The Nation | January 12, 2012
Five-year trade plan focus
With global trade forecast to slow this year, the Trade Negotiations Department will prioritise Asean and six key Asian markets in its trade and investment plan for the next five years.
It will also expand free-trade agreement negotiations to new potential partners and continue driving multilateral trade talks under the Asia-Pacific Economic Cooperation forum and the World Trade Organisation as key channels to promote trade growth.
Srirat Rastapana, director-general of the department, said yesterday that the promotion of the Asean Economic Community (AEC) would continue to be a focal point of Thailand’s export and investment promotion efforts.
"There are many uncertain factors influencing global trade growth. Thailand, as one of the world’s 20 largest trading nations, will continue to focus on promoting market liberalisation and support the elimination of non-tariff barriers to ensure trade growth," she said.
The department will this year emphasise raising awareness of the AEC among the private sector to ensure that Thai businesses and consumers fully benefit from the market liberalisation.
To support the plan, the department will propose an international trade blueprint for Thailand for 2012-2020, focusing on promoting the AEC agenda and positioning the Thai private sector to reap the greatest possible benefit from regional integration.

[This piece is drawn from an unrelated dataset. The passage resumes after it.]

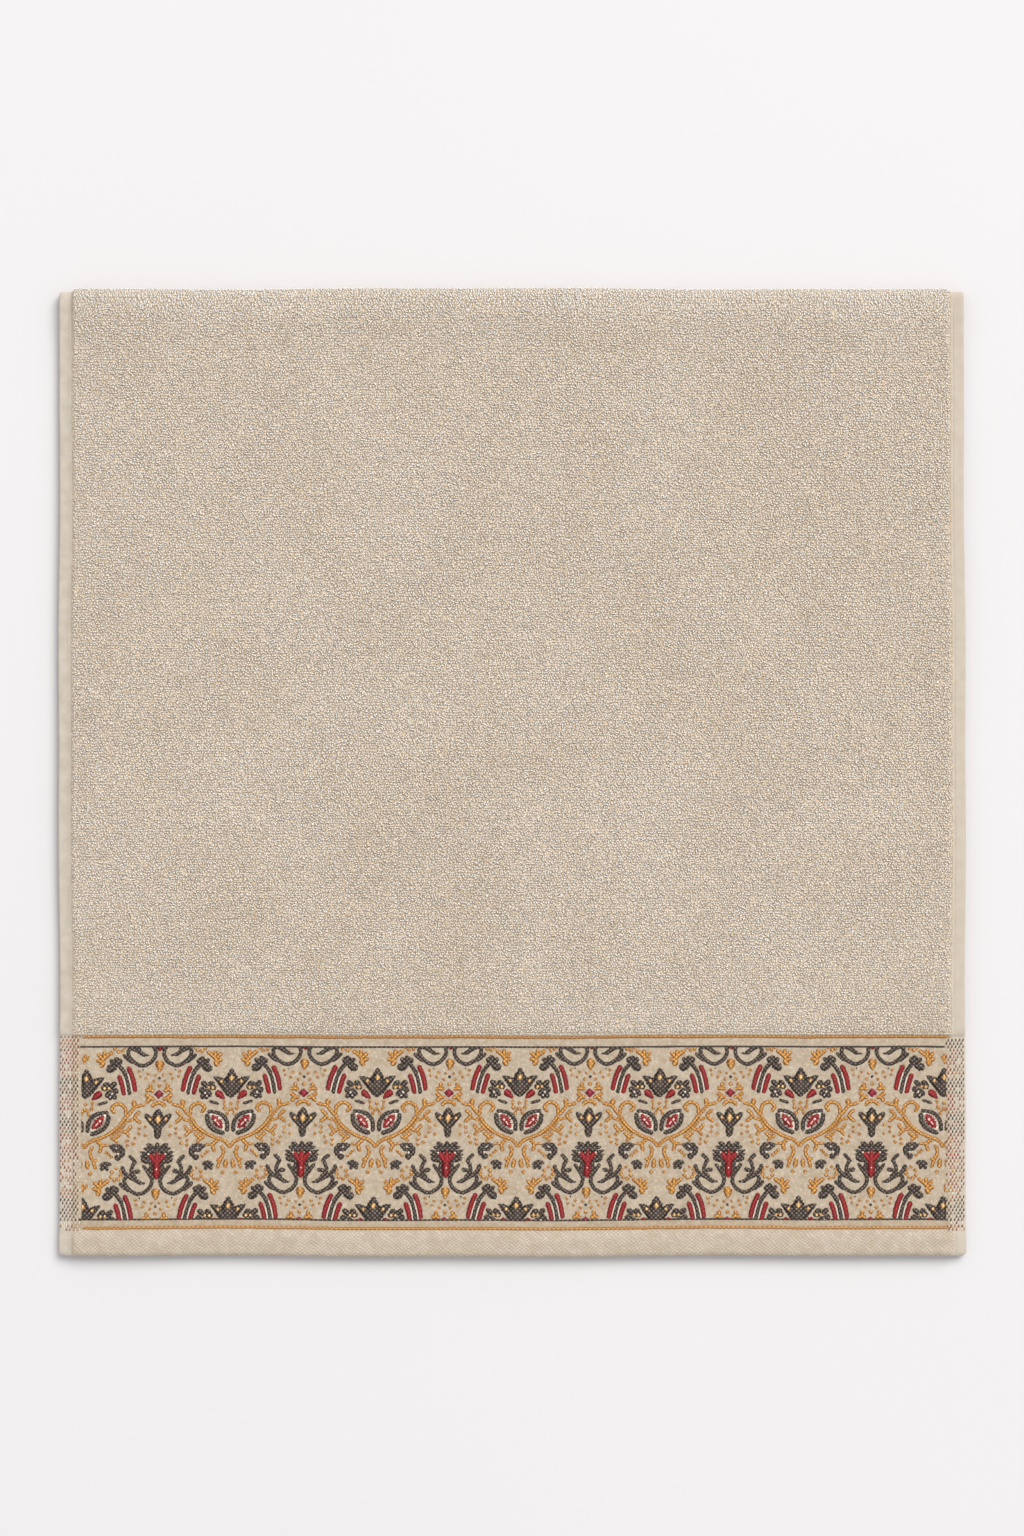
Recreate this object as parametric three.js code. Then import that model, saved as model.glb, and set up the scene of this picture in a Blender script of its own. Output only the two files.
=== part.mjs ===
// A terry hair towel, folded once across its length and lying flat on its back half.
// It is one cloth: a lower layer, a round fold at +Y, and an upper layer that lies back over the lower one.
// Millimetres, +Z up. The origin is in the middle of the underside, the fold is at +Y and the hems are at -Y.
import * as THREE from "three";

// Size of the folded towel
const TOWEL_WIDTH = 500;
const FOLDED_LENGTH = 534;

// The cloth's make
const TERRY_THICK = 4.2;
const SIDE_HEM_THICK = 2.2;
const SIDE_HEM_WIDTH = 8;
const SIDE_EDGE_THICK = 1.2;
const SIDE_EDGE_ROUND = 0.9;

// How the cloth lies
const LAYER_GAP = 0.5;
const FOLD_INNER_RADIUS = 1.5;
const FOLD_BULGE_LENGTH = 34;
const FOLD_STEPS = 10;
const LOWER_LAYER_INSET = 1.4;
const LOWER_LAYER_NARROWER = 0.7;
const BAND_CLEARANCE = 1.5;
const SIDE_HEM_DROOP = 1.3;
const CORNER_ROUND = 1.1;

// Slow unevenness of a hand-folded cloth: height and length of each wave
const SURFACE_WAVES = [
  { height: 0.22, alongX: 190, alongY: 260, phase: 0.7 },
  { height: 0.14, alongX: -105, alongY: 150, phase: 2.1 },
];
const OUTLINE_WAVES = [
  { height: 0.35, length: 330, phase: 1.1 },
  { height: 0.2, length: 127, phase: 4.0 },
];

// Bands across the cloth, from its end towards the fold: distance from the end and thickness there
const BANDS = [
  { part: "hem edge", at: 0, thick: 1.5 },
  { part: "hem edge", at: 0.8, thick: 2.9 },
  { part: "hem", at: 2.2, thick: 3.4 },
  { part: "hem", at: 12.2, thick: 3.4 },
  { part: "hem seam", at: 13.8, thick: 2.8 },
  { part: "lower gold line", at: 14.6, thick: 3.5 },
  { part: "lower gold line", at: 15.4, thick: 2.8 },
  { part: "border", at: 50, thick: 2.8 },
  { part: "border", at: 85, thick: 2.8 },
  { part: "upper gold line", at: 118.6, thick: 2.8 },
  { part: "upper gold line", at: 119.4, thick: 3.5 },
  { part: "terry edge", at: 120.2, thick: 2.9 },
  { part: "terry edge", at: 121.4, thick: 3.8 },
  { part: "terry", at: 124, thick: TERRY_THICK },
];
const TERRY_ROWS = 8;

const halfWidth = TOWEL_WIDTH / 2;
const halfLength = FOLDED_LENGTH / 2;
const foldOuterRadius = FOLD_INNER_RADIUS + TERRY_THICK;
const foldCentreY = halfLength - foldOuterRadius;
const lastBand = BANDS[BANDS.length - 1];

// 0 below low, 1 above high, and a smooth rise between them.
const smooth = (value, low, high) => THREE.MathUtils.smoothstep(value, low, high);

// Distances across the cloth at which it is divided, from one side edge to the other.
function columnPlaces() {
  const fromEdge = [0, SIDE_EDGE_ROUND, SIDE_HEM_WIDTH - 1, SIDE_HEM_WIDTH + 0.6, SIDE_HEM_WIDTH + 3, 30, 65];
  const middle = [];
  for (let x = 105; x <= TOWEL_WIDTH - 105; x += 48.33) middle.push(x);
  return [...fromEdge, ...middle, ...fromEdge.map((x) => TOWEL_WIDTH - x).reverse()];
}

// Distances along one layer at which it is divided, from its end to where the fold begins.
function layerPlaces(layerEndY) {
  const places = BANDS.map((band) => band.at);
  const length = foldCentreY - layerEndY;
  const bulgeStart = length - FOLD_BULGE_LENGTH;
  for (let k = 1; k <= TERRY_ROWS; k++) places.push(THREE.MathUtils.lerp(lastBand.at, bulgeStart, k / TERRY_ROWS));
  for (const share of [0.3, 0.6, 0.85]) places.push(bulgeStart + share * FOLD_BULGE_LENGTH);
  return places;
}

// Thickness of the cloth at a distance from its end, away from the side hems.
function bandThickness(fromEnd) {
  const next = BANDS.findIndex((band) => band.at >= fromEnd);
  if (next < 0) return TERRY_THICK;
  if (next === 0) return BANDS[0].thick;
  const before = BANDS[next - 1];
  const share = (fromEnd - before.at) / (BANDS[next].at - before.at);
  return THREE.MathUtils.lerp(before.thick, BANDS[next].thick, share);
}

// How far a place across the cloth is into the body, from 0 in a side hem to 1 in the terry.
const bodyShare = (fromSide) => smooth(fromSide, SIDE_HEM_WIDTH - 1, SIDE_HEM_WIDTH + 3);

function thicknessAt(fromEnd, fromSide) {
  const body = bandThickness(fromEnd);
  const roundedEdge = smooth(fromSide, -0.1, SIDE_EDGE_ROUND);
  const sideHem = THREE.MathUtils.lerp(SIDE_EDGE_THICK, SIDE_HEM_THICK, roundedEdge);
  return THREE.MathUtils.lerp(Math.min(sideHem, body), body, bodyShare(fromSide));
}

// Sum of slow waves, never below zero.
function surfaceLift(x, y) {
  return SURFACE_WAVES.reduce((sum, wave) => {
    const turn = 2 * Math.PI * (x / wave.alongX + y / wave.alongY) + wave.phase;
    return sum + wave.height * (1 + Math.sin(turn));
  }, 0);
}

const outlineShift = (along) =>
  OUTLINE_WAVES.reduce((sum, w) => sum + w.height * Math.sin((2 * Math.PI * along) / w.length + w.phase), 0);

// Height of the upper layer's underside: it clears the lower layer's bands, which lie a little further in.
function upperLayerFloor(x, y, fromEnd, fromSide) {
  const nearby = [-BAND_CLEARANCE, 0, BAND_CLEARANCE].map((d) => bandThickness(fromEnd - LOWER_LAYER_INSET + d));
  const lowerLayer = Math.max(bandThickness(fromEnd), ...nearby);
  const droop = SIDE_HEM_DROOP * (1 - smooth(fromSide, 0, SIDE_HEM_WIDTH + 2));
  const lying = lowerLayer + LAYER_GAP - droop + surfaceLift(x, y);
  const atFold = thicknessAt(Infinity, fromSide) + 2 * FOLD_INNER_RADIUS;
  return THREE.MathUtils.lerp(atFold, lying, smooth(foldCentreY - y, 0, FOLD_BULGE_LENGTH));
}

// The divisions along the whole cloth: the lower layer, the fold and the upper layer.
function rowsAlongCloth() {
  const lowerEnd = -halfLength + LOWER_LAYER_INSET;
  const upperEnd = -halfLength;
  const lower = layerPlaces(lowerEnd).map((fromEnd) => ({ layer: "lower", fromEnd, y: lowerEnd + fromEnd }));
  const upper = layerPlaces(upperEnd).map((fromEnd) => ({ layer: "upper", fromEnd, y: upperEnd + fromEnd }));
  const fold = [];
  for (let k = 0; k <= FOLD_STEPS; k++) fold.push({ layer: "fold", angle: -Math.PI / 2 + (Math.PI * k) / FOLD_STEPS });
  return [...lower, ...fold, ...upper.reverse()];
}

// A point of the folded cloth. Outer is the face that shows from above, below and behind.
function clothPoint(row, acrossCloth, outer) {
  const fromSide = Math.min(acrossCloth, TOWEL_WIDTH - acrossCloth);
  const side = Math.sign(acrossCloth - halfWidth);
  let x = acrossCloth - halfWidth;
  let y = row.y;
  let z;
  if (row.layer === "fold") {
    const thick = thicknessAt(Infinity, fromSide);
    const radius = FOLD_INNER_RADIUS + (outer ? thick : 0);
    y = foldCentreY + radius * Math.cos(row.angle);
    z = thick + FOLD_INNER_RADIUS + radius * Math.sin(row.angle);
  } else {
    const thick = thicknessAt(row.fromEnd, fromSide);
    const cornerInset = CORNER_ROUND * (1 - smooth(fromSide + row.fromEnd, 0, 2.2));
    x -= side * cornerInset;
    y += cornerInset;
    if (row.layer === "lower") z = outer ? 0 : thick;
    else z = upperLayerFloor(acrossCloth, y, row.fromEnd, fromSide) + (outer ? thick : 0);
  }
  const nearEdge = 1 - smooth(fromSide, 0, 60);
  const inLowerLayer = 1 - smooth(z, SIDE_HEM_THICK, SIDE_HEM_THICK + 1);
  x += side * nearEdge * (outlineShift(y) - LOWER_LAYER_NARROWER * inLowerLayer);
  y += (outlineShift(x + 40) * y) / halfLength;
  return new THREE.Vector3(x, y, z);
}

// A flat box with a grid on both faces becomes the folded cloth when each of its points is moved to its place.
function foldedCloth() {
  const columns = columnPlaces();
  const rows = rowsAlongCloth();
  const geometry = new THREE.BoxGeometry(1, 1, 1, columns.length - 1, rows.length - 1, 1);
  const position = geometry.getAttribute("position");
  for (let n = 0; n < position.count; n++) {
    const column = Math.round((position.getX(n) + 0.5) * (columns.length - 1));
    const row = Math.round((position.getY(n) + 0.5) * (rows.length - 1));
    const outer = position.getZ(n) < 0;
    const place = clothPoint(rows[row], columns[column], outer);
    position.setXYZ(n, place.x, place.y, place.z);
  }
  geometry.computeVertexNormals();
  return geometry;
}

const terry = new THREE.MeshStandardMaterial({ color: 0xcdbda8, roughness: 0.95, metalness: 0 });

const cloth = new THREE.Mesh(foldedCloth(), terry);
cloth.name = "towel_cloth";

const towel = new THREE.Group();
towel.add(cloth);

export default towel;
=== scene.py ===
import math

import bmesh
import bpy
import numpy as np
from mathutils import Matrix


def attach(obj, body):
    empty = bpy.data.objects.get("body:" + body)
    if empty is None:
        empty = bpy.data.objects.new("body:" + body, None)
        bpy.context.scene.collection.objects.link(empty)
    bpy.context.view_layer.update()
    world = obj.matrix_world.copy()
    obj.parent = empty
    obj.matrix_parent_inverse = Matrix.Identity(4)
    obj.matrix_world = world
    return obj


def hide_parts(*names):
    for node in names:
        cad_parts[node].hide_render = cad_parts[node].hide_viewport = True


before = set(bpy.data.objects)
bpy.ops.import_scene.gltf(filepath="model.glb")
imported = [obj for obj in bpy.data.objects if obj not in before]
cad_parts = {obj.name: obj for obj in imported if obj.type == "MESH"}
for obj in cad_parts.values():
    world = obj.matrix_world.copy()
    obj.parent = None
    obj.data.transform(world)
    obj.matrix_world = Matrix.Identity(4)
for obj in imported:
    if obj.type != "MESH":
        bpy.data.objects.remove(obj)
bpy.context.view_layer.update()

# A beige terry hair towel, folded once and lying flat. The cloth is one sheet laid in its fold. Its loops,
# border yarns, lines, ticks and stitches are laid on it by their place across and along the cloth.

# Sizes of the folded towel, in millimetres
MM = 0.001
WIDTH = 500.0
LENGTH = 534.0
TERRY_THICK = 4.2
LAYER_GAP = 0.5
FOLD_INNER_RADIUS = 1.5
FOLD_BULGE_LENGTH = 34.0
LOWER_LAYER_INSET = 1.4
LOWER_LAYER_NARROWER = 0.7
SIDE_HEM_WIDTH = 7.2
SIDE_HEM_THICK = 2.2
SIDE_HEM_DROOP = 1.3
SIDE_EDGE_ROUND = 1.1
END_ROUND = 2.6
CORNER_ROUND = 1.1
CORNER_REACH = 2.2
RIGHT_EDGE_LEAN = 0.65

# Unevenness of a hand-folded cloth. Waves of the surface: height, length across and along, and phase.
# Waves of the outline: height, length and phase. Dents: height, size and seed.
SURFACE_WAVES = ((0.22, 190, 260, 0.7), (0.14, -105, 150, 2.1))
OUTLINE_WAVES = ((0.35, 330, 1.1), (0.2, 127, 4.0))
OUTLINE_REACH = 60
END_WAVE_SHIFT = 40
DENTS = ((0.16, 46, 11), (0.09, 17, 12))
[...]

The draft plan, which aims to put Thailand among the world’s top-10 trading nations, will be submitted to the Cabinet next month.
According to the department, trade with Asean accounts for 19.8 per cent of the Kingdom’s total trading value. The region will continue to play an important role in the country’s trade and investment under the single-market scheme.
Six key trading partners - China, Japan, South Korea, India, Australia and New Zealand - account for 36.8 per cent of Thailand’s total trade.
The department will concentrate on educating individual industries and clusters about the AEC so that farmers, producers and traders will be able to reap the highest benefit from Asean integration, said Srirat.
It will organise symposiums on AEC’s launch in 2015 and beyond to educate private enterprises about the regional integration as well as exchange knowledge and strategies to ensure the country’s growth within the single market.
The department has also launched a website, www.thailandaec.com, and opened the AEC Information Centre to provide information and educate Thai enterprises about the common market.
Moreover, to promote trade growth, the department is targeting wrapping up comprehensive free-trade pacts covering trade in goods, services and investment with India, Peru and Chile.
Srirat said those comprehensive agreements should be fully implemented early next year. Thailand has already partly liberalised trade in goods with India and Peru.
In addition, the department plans to seek Parliament’s approval to launch free-trade negotiations with the European Union and the European Free Trade Association (Efta) countries, as they are considered major markets for enhancing trade and investment. The Efta bloc comprises Switzerland, Norway, Iceland and Liechtenstein.
The Trade Negotiations Department will also conduct a feasibility study on whether Thailand should join the Trans-Pacific Partnership talks with nine other countries, led by the United States.
To promote trade with other markets, the department will also form a joint agreement to promote trade growth with selected partners. The targeted markets include Canada, the Gulf Cooperation Council countries, South America’s Mercosur, South Africa and the BRIC nations (Brazil, Russia, India and China).